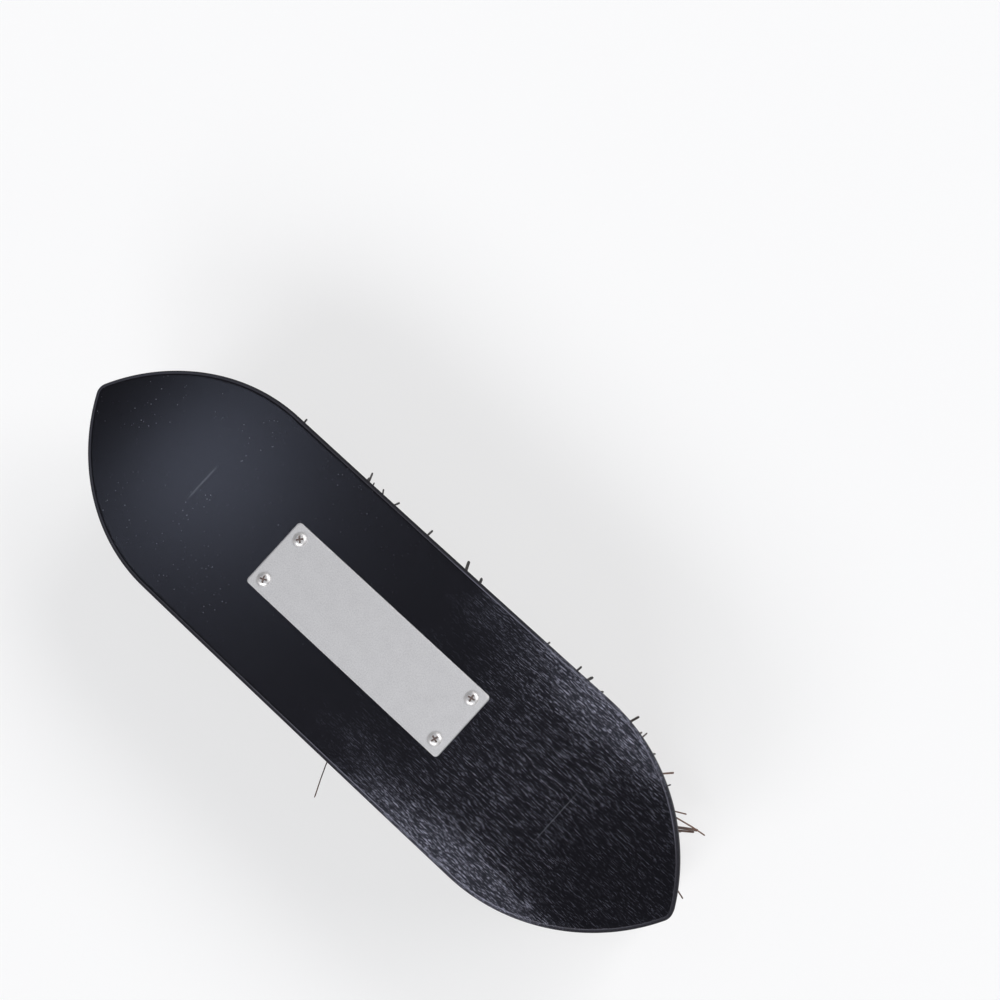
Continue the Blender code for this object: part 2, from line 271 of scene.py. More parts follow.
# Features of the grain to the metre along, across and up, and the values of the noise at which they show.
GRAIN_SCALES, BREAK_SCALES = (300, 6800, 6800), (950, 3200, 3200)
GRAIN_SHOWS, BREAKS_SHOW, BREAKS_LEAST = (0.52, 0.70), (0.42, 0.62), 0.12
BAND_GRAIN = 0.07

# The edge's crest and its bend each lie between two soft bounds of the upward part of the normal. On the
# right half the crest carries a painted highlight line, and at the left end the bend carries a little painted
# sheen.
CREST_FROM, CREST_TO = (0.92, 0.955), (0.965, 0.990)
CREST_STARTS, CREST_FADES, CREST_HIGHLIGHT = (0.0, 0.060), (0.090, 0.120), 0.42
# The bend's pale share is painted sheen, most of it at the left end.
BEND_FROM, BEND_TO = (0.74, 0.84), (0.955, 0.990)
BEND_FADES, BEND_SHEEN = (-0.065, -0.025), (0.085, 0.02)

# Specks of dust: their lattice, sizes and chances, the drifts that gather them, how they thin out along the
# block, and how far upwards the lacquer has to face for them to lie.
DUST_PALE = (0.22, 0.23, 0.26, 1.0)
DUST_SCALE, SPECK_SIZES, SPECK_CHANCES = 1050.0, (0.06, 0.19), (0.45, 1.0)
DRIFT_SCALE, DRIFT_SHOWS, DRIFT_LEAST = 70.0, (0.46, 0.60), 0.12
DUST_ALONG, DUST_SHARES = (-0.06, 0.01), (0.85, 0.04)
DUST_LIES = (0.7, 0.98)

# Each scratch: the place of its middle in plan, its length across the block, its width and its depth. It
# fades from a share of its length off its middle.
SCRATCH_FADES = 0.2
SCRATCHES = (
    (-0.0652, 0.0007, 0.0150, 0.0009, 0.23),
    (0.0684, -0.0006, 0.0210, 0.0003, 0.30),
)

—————

• **EXERCISE DIRECTIONS**
Output every line above without altering anything.

• **RESULT**
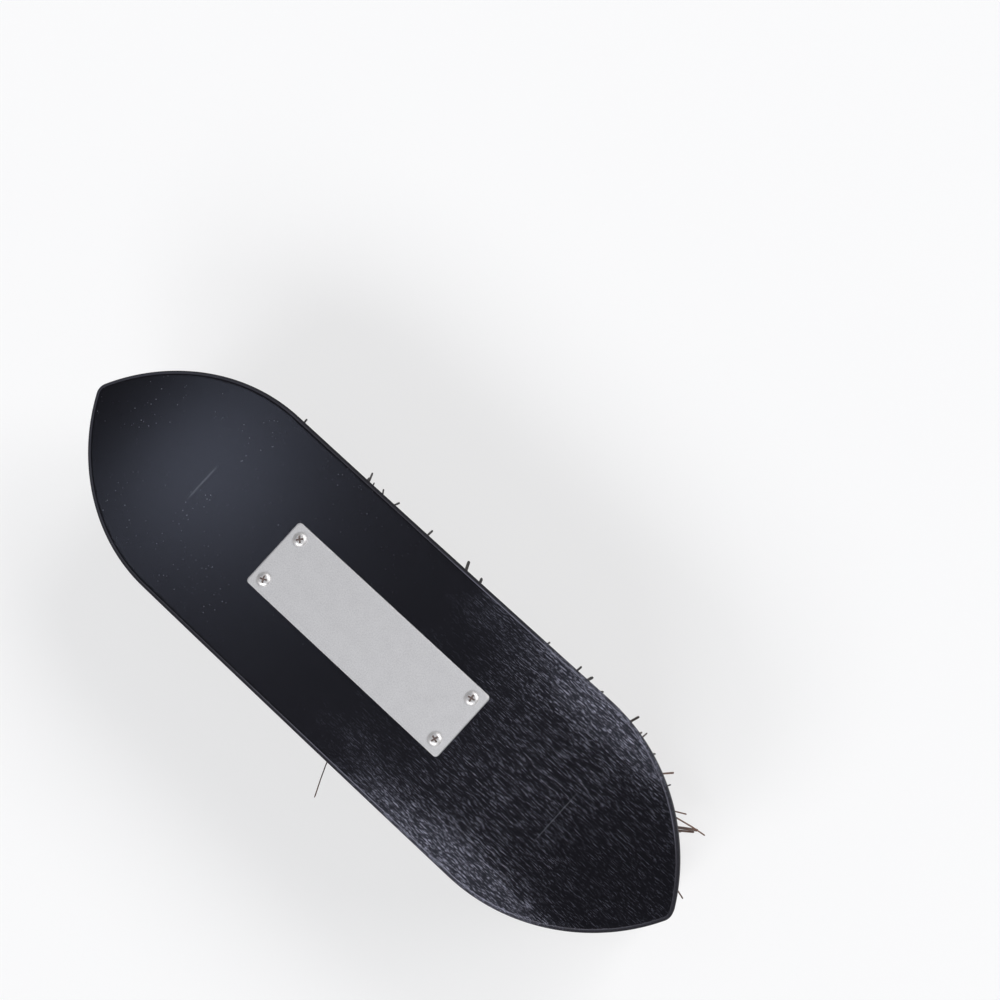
Continue the Blender code for this object: part 2, from line 271 of scene.py. More parts follow.
# Features of the grain to the metre along, across and up, and the values of the noise at which they show.
GRAIN_SCALES, BREAK_SCALES = (300, 6800, 6800), (950, 3200, 3200)
GRAIN_SHOWS, BREAKS_SHOW, BREAKS_LEAST = (0.52, 0.70), (0.42, 0.62), 0.12
BAND_GRAIN = 0.07

# The edge's crest and its bend each lie between two soft bounds of the upward part of the normal. On the
# right half the crest carries a painted highlight line, and at the left end the bend carries a little painted
# sheen.
CREST_FROM, CREST_TO = (0.92, 0.955), (0.965, 0.990)
CREST_STARTS, CREST_FADES, CREST_HIGHLIGHT = (0.0, 0.060), (0.090, 0.120), 0.42
# The bend's pale share is painted sheen, most of it at the left end.
BEND_FROM, BEND_TO = (0.74, 0.84), (0.955, 0.990)
BEND_FADES, BEND_SHEEN = (-0.065, -0.025), (0.085, 0.02)

# Specks of dust: their lattice, sizes and chances, the drifts that gather them, how they thin out along the
# block, and how far upwards the lacquer has to face for them to lie.
DUST_PALE = (0.22, 0.23, 0.26, 1.0)
DUST_SCALE, SPECK_SIZES, SPECK_CHANCES = 1050.0, (0.06, 0.19), (0.45, 1.0)
DRIFT_SCALE, DRIFT_SHOWS, DRIFT_LEAST = 70.0, (0.46, 0.60), 0.12
DUST_ALONG, DUST_SHARES = (-0.06, 0.01), (0.85, 0.04)
DUST_LIES = (0.7, 0.98)

# Each scratch: the place of its middle in plan, its length across the block, its width and its depth. It
# fades from a share of its length off its middle.
SCRATCH_FADES = 0.2
SCRATCHES = (
    (-0.0652, 0.0007, 0.0150, 0.0009, 0.23),
    (0.0684, -0.0006, 0.0210, 0.0003, 0.30),
)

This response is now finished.